En segundo lugar, la historia está escrita hábilmente para resolver muchas preguntas que nos quedan después de ver la primera película, pero al mismo tiempo vuelve a dejarnos muchos puntos inconclusos. Así como sentimos que se nos hace justicia (y me imagino que quienes estuvieron esperando 35 años lo sienten aún más), también tenemos una sensación de vacío, de inconclusión. Y por supuesto, Blade Ranner 2049 retoma nuevos y viejos asuntos de fondo. La actitud estoica hasta el final de K que cuestiona sobre las luchas personales y colectivas que nos hacen ser humanos; la capacidad de autodestrucción que se esconde también en la posibilidad de crear vida, encarnada en el director de la compañía Wallace; la engañosa memoria que da tantas alegrías y consuelos como tristezas y frustraciones; la identidad como el resultado de la mezcla entre los recuerdos del pasado, y el presente; y el amor inasible y variable, imposible y confuso, pero que parece parece ser una de las pocas maneras de darle explicación a lo que se hace. Preguntas sin resolver que hacen del universo de Blade Runner algo más que mero entretenimiento.

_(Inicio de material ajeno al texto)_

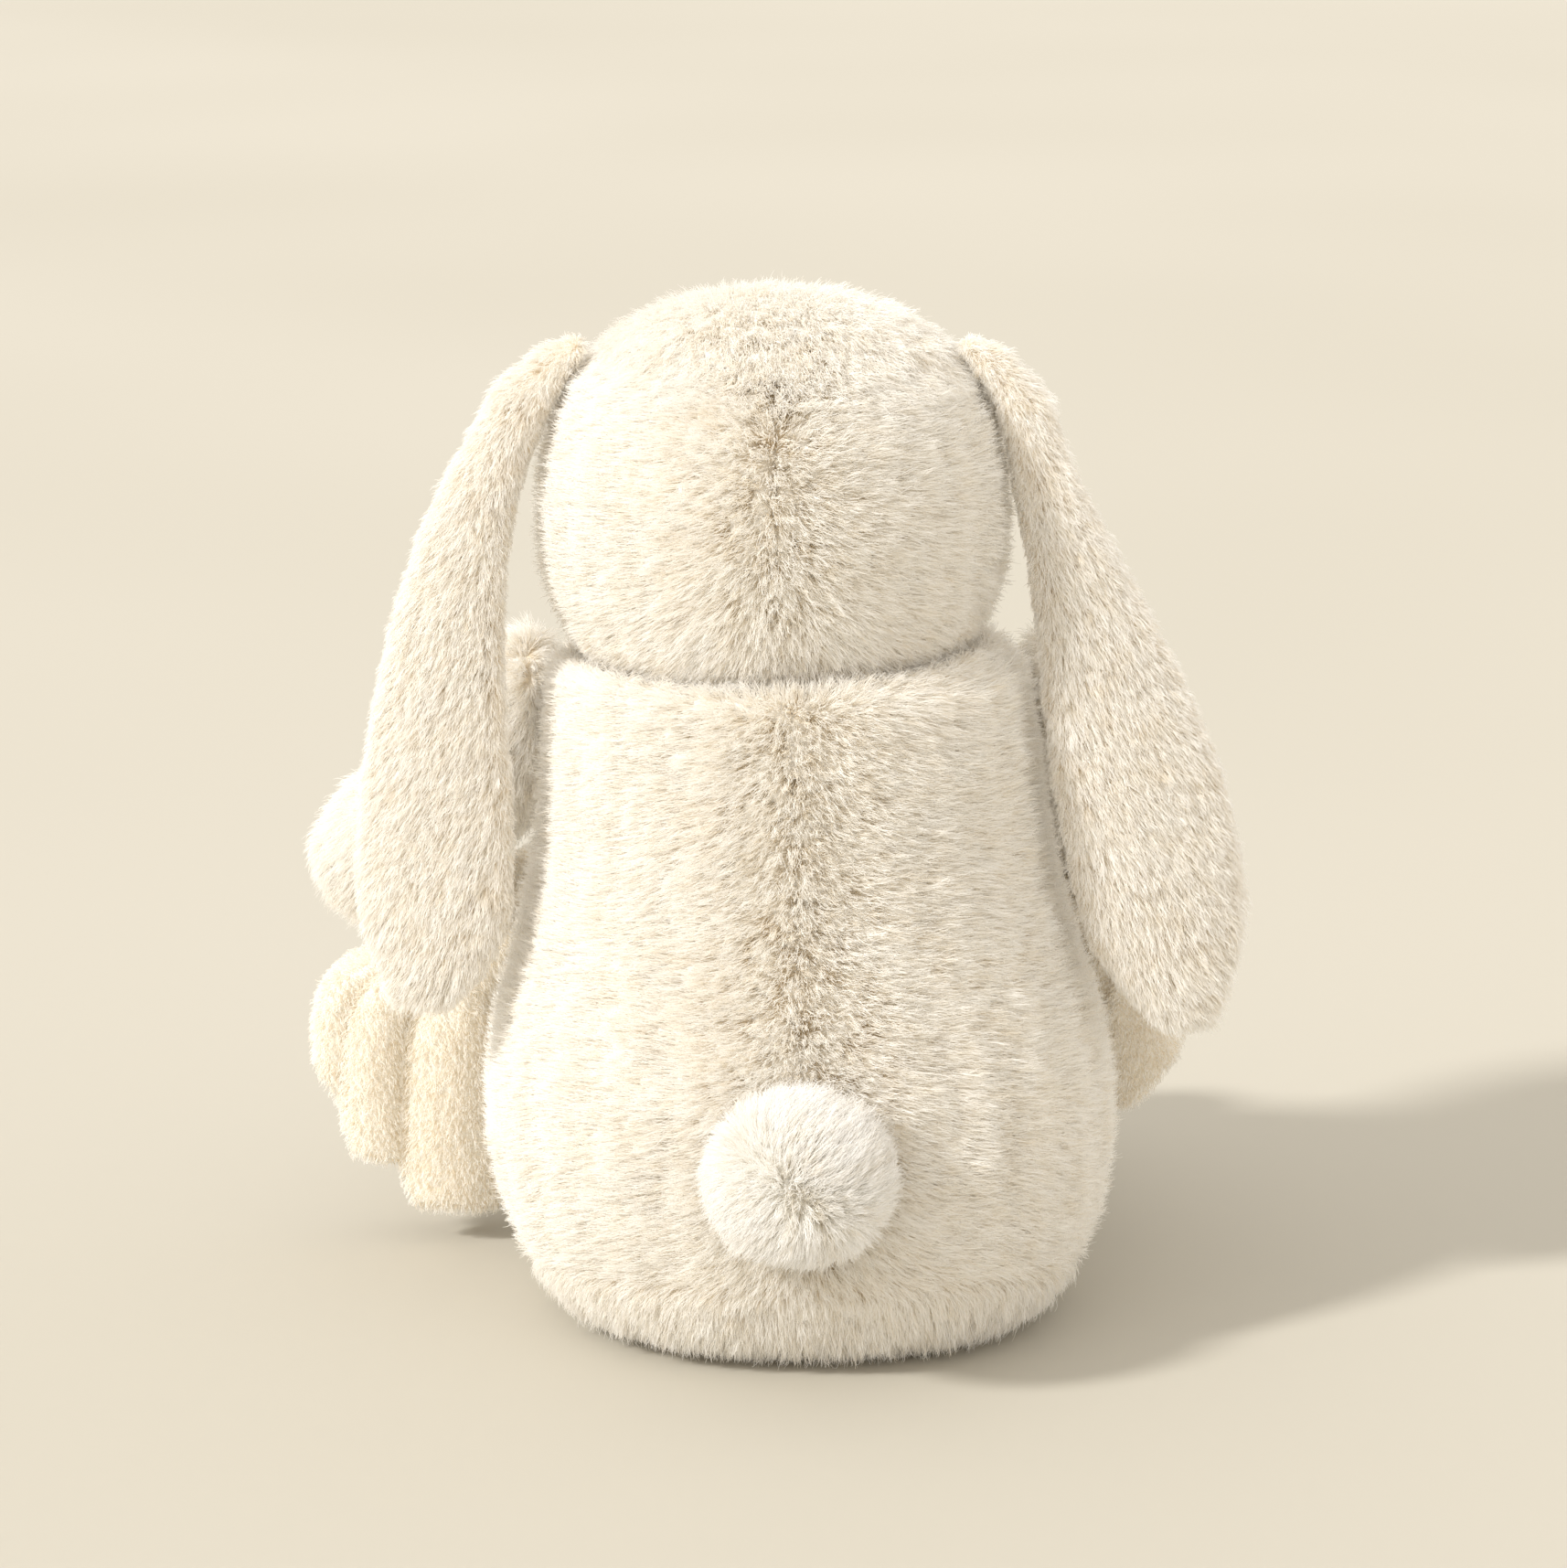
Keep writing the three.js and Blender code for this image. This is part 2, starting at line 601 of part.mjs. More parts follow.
function tailPieces() {
  const torso = torsoAsSeenFrom(TAIL_ROOT, Z_AXIS, TAIL_WAG, 1);
  const ball = (inset) => new THREE.SphereGeometry(1, 14, 10)
    .scale(...TAIL_HALF.clone().subScalar(inset).toArray()).translate(...TAIL.toArray());
  const { radius, length } = TAIL_THROAT;
  const mouth = new THREE.CylinderGeometry(radius, radius, length, 12)
    .translate(TAIL.x, TAIL.y - 15, TAIL.z);
  return {
    skin: cut(ball(0), ball(PELT), mouth, ...torso),
    filling: cut(ball(PELT + FILL_GAP), ...torso),
  };
}

// ---- Blanket ----

function blanketRoll() {
  const { half, height, middle, end_lift } = BLANKET_ROLL;
  const path = new THREE.CatmullRomCurve3([[81, -68], [54, -85], [3, -97], [-50, -87], [-71, -77]]
    .map(([x, y], i) => new THREE.Vector3(x, y, middle + (i % 4 === 0 ? end_lift : 0))));
  const rings = steps(0, 1, 14).map((t) => {
    const end = Math.min(t, 1 - t);
    const swell = 0.8 + 0.2 * Math.min(end / 0.15, 1);
    const centre = path.getPointAt(t);
    const along = path.getTangentAt(t);
    const out = new THREE.Vector3().crossVectors(along, Z_AXIS).normalize();
    return steps(0, 2 * Math.PI, 10).slice(1).map((angle) => centre.clone()
      .addScaledVector(out, half * swell * Math.cos(angle))
      .addScaledVector(Z_AXIS, height * swell * Math.sin(angle)));
  });
  return cut(loft(rings), torsoOutside);
}

// The outline of the pleated end from above, with a rounded lobe for each fold.
function pleatedOutline({ inner, outer, front, back }, lobes) {
  const shape = new THREE.Shape();
  const step = (outer - inner) / lobes;
  const depth = Math.abs(step) * 0.35;
  shape.moveTo(inner, front + depth);
  for (let i = 0; i < lobes; i += 1) {
    const x = inner + step * i;
    shape.quadraticCurveTo(x + step / 2, front - depth, x + step, front + depth);
  }
  shape.lineTo(outer, back - depth);
  for (let i = lobes; i > 0; i -= 1) {
    const x = inner + step * i;
    shape.quadraticCurveTo(x - step / 2, back + depth, x - step, back - depth);
  }
  shape.closePath();
  return shape;
}

function leftDrop() {
  const { inner, outer, top, bottom, rise } = LEFT_DROP;
  const outline = pleatedOutline(LEFT_DROP, PLEATS);
  const block = new THREE.ExtrudeGeometry(outline, {
    depth: top - bottom, curveSegments: 3, bevelEnabled: false,
  }).translate(0, 0, bottom);
  const middle = (inner + outer) / 2;
  const slope = boxBetween([-120, -150, -100], [120, 150, 0]).rotateY(-Math.atan(rise))
    .translate(middle, 0, bottom + 2);
  return cut(block, slope);
}

function rightDrop() {
  const { inner, outer, front, back, top, bottom } = RIGHT_DROP;
  const size = [Math.abs(outer - inner) / 2, (back - front) / 2, (top - bottom) / 2];
  const places = steps(-1, 1, 8).map((t) => signedPower(t, 0.7));
  const rings = places.map((height) => {
    const under = height < 0 ? (1 - Math.min(-height, 0.98) ** 2.4) ** (1 / 2.4) : 1;
    return steps(0, 2 * Math.PI, 14).slice(1).map((angle) => new THREE.Vector3(
      (inner + outer) / 2 + size[0] * under * signedPower(Math.cos(angle), 0.75),
      (front + back) / 2 + size[1] * under * signedPower(Math.sin(angle), 0.75),
      (top + bottom) / 2 + size[2] * height,
    ));
  });
  return loft(rings);
}

// ---- Assembly ----

const bunny = new THREE.Group();

function add(name, geometry, color, roughness = 0.95) {
  const mesh = new THREE.Mesh(geometry, new THREE.MeshStandardMaterial({ color, roughness }));
  mesh.name = name;
  bunny.add(mesh);
}

const quarter = Math.PI / 2;
add('torso_back_left', torsoPanel(0, quarter, TORSO_COLUMNS / 4), CREAM);
add('torso_back_right', torsoPanel(quarter, Math.PI, TORSO_COLUMNS / 4), CREAM);
add('torso_belly', torsoPanel(-Math.PI, 0, TORSO_COLUMNS / 2), CREAM);
add('seat_panel', seatPanel(), CREAM);
add('torso_filling', torsoFilling(), FILLING);
add('pellet_bag', pelletBag(0), 0xd9d2c4);
add('neck_filling', neckPlug(0), FILLING);

const cheekLeft = headPanel(FACE_SEAM, CHEEK_SEAM, 6);
const cheekRight = headPanel(Math.PI - CHEEK_SEAM, Math.PI - FACE_SEAM, 6);
add('head_back_left', headPanel(CHEEK_SEAM, quarter, 4), CREAM);
add('head_back_right', headPanel(quarter, Math.PI - CHEEK_SEAM, 4), CREAM);
add('head_cheek_left', cut(cheekLeft, eyeHole(1)), CREAM);
add('head_cheek_right', cut(cheekRight, eyeHole(-1)), CREAM);
add('head_face', headPanel(-Math.PI - FACE_SEAM, FACE_SEAM, 4), CREAM);
add('head_crown', crownPanel(), CREAM);
add('head_filling', cut(headFilling(), washerPocket(1), washerPocket(-1)), FILLING);
add('muzzle', cut(muzzleBall(0), headOutside(CLEAR)), WHITE);
add('nose', nosePad(), 0xc98f86, 0.7);
add('mouth_stitch', mouthStitch(), 0x8a5a50, 0.7);

for (const [name, side] of [['left', 1], ['right', -1]]) {
  add(`eye_${name}`, eye(side), 0x120d0b, 0.15);
  add(`eye_washer_${name}`, washer(side), 0xe9e9e6, 0.5);
  add(`ear_${name}_fur`, earHalf(name, 1), CREAM);
  add(`ear_${name}_lining`, earHalf(name, -1), WHITE);
  const arm = armPieces(ARMS[name]);
  add(`arm_${name}_front`, arm.front, CREAM);
  add(`arm_${name}_back`, arm.back, CREAM);
  add(`arm_${name}_filling`, arm.filling, FILLING);
  const leg = legPieces(side);
  add(`leg_${name}_top`, leg.top, CREAM);
  add(`leg_${name}_under`, leg.under, CREAM);
  add(`leg_${name}_filling`, leg.filling, FILLING);
  add(`foot_pad_${name}`, footPad(side, 0), WHITE);
}

const tail = tailPieces();
add('tail_fur', tail.skin, WHITE);
add('tail_filling', tail.filling, FILLING);

add('blanket_middle', blanketRoll(), BLANKET_CREAM);
add('blanket_left_end', leftDrop(), BLANKET_CREAM);
add('blanket_right_end', rightDrop(), BLANKET_CREAM);

export default bunny;
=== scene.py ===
import math

import bmesh
import bpy
import numpy as np
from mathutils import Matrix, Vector
from mathutils import noise
from mathutils.bvhtree import BVHTree
from mathutils.kdtree import KDTree


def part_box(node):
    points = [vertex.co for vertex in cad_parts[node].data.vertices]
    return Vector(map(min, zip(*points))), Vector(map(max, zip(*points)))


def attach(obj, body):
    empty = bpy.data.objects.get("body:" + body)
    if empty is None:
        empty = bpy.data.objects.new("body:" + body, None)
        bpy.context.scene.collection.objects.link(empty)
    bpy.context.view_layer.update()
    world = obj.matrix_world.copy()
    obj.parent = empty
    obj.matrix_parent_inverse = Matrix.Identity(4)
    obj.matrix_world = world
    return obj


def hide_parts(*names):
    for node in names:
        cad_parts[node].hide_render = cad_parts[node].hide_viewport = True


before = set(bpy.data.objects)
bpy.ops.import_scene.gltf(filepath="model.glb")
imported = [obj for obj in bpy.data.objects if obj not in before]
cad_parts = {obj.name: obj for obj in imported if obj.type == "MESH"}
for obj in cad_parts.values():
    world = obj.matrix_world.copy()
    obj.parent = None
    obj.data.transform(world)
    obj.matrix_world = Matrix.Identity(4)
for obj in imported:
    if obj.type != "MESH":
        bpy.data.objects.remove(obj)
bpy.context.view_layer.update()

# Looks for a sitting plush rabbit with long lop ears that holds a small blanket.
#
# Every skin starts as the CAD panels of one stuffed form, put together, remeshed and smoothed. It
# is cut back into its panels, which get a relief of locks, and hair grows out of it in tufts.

MM = 0.001
UP = np.array([0.0, 0.0, 1.0])


# ---- Camera, floor and light ----

VIEW_AZIMUTH = 180
VIEW_ELEVATION = 14
VIEW_DISTANCE = 1.6
FRAME_WIDTH = 0.480          # what the frame takes in at the object
AIM = Vector((2.5 * MM, 0, 164.4 * MM))
CLIP = (0.1, 100)
SUN_AZIMUTH = 120
SUN_ELEVATION = 36
SUN_DISTANCE = 2             # only says where the lamp stands
SUN_ENERGY = 2.7
SUN_COLOUR = (1.0, 0.98, 0.945)
SUN_WIDTH = math.radians(7)  # softens the shadow's edge
SKY_COLOUR = (1.0, 0.955, 0.885)
SKY_STRENGTH = 1.04
DIFFUSE_BOUNCES = 7
FLOOR_REACH = 30


def linked(name, data):
    made = bpy.data.objects.new(name, data)
    bpy.context.scene.collection.objects.link(made)
    return made


def looking(name, data, azimuth, elevation, distance):
    """An object that stands round the aim and looks at it."""
    a, e = math.radians(azimuth), math.radians(elevation)
    back = Vector((math.sin(a) * math.cos(e), -math.cos(a) * math.cos(e), math.sin(e)))
    made = linked(name, data)
    made.rotation_mode = "QUATERNION"
    made.location = AIM + back * distance
    made.rotation_quaternion = (-back).to_track_quat("-Z", "Y")
    return made


def camera():
    data = bpy.data.cameras.new("camera")
    data.lens = VIEW_DISTANCE * data.sensor_width / FRAME_WIDTH
    data.clip_start, data.clip_end = CLIP
    bpy.context.scene.camera = looking("camera", data, VIEW_AZIMUTH, VIEW_ELEVATION, VIEW_DISTANCE)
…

Y en tercer lugar, las actuaciones soportan el peso de la historia con bastante dignidad. Gosling saca provecho a la obsesión que «la cámara» tiene con su rostro y nos engancha desde el primer momento en su travesía. Harrison Ford, que regresa a uno de sus papeles más recordados, hace una de sus mejores interpretaciones en años, cargada de sentimiento y contundencia (aquí no fue tan fácil como con Han Solo en The Force Awakens, 2015). Ana de Armas da candor y emoción a un personaje inmaterial, como llevando a un nivel más alto a la Samantha de Scarlett Johansson en Her. Y Sylvia Hoeks, como la aguerrida Luv, nos regala las lágrimas más desgarradoras y frías que podamos ver en pantalla grande.

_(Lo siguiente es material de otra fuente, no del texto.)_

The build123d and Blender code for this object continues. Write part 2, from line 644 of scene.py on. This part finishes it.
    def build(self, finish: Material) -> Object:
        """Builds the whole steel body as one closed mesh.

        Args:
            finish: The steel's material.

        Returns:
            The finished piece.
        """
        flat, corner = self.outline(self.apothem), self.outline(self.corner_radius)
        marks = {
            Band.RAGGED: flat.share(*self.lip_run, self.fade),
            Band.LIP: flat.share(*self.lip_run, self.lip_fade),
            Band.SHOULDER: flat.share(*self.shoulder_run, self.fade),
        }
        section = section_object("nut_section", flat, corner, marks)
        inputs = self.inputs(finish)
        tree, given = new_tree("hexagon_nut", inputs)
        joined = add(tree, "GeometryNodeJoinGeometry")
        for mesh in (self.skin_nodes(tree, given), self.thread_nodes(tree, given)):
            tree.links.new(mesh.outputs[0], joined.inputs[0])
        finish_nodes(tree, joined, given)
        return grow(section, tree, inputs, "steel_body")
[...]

Finalmente, un único reparo. Puede ser que, a pesar de los años que han pasado tanto en la película como en realidad, no parece haber muchos cambios respecto a la imagen de la mujer en Blade Runner. Así como en la representación masculina predominan los primeros planos, como mencionaba antes con el rostro de Gosling, con las mujeres parece haber una fijación en su desnudez, en su figura. El hecho de que el papel Mariette (Mackenzie Davis), la prostituta con quien K tiene un encuentro, fuera elegido por su similitud con Pris (Daryl Hannah), es un ejemplo de este mismo fenómeno.
Una película que definitivamente hay que ver, que marca un nuevo hito en la historia del cine y de la cual seguiremos hablando durante otras tres décadas.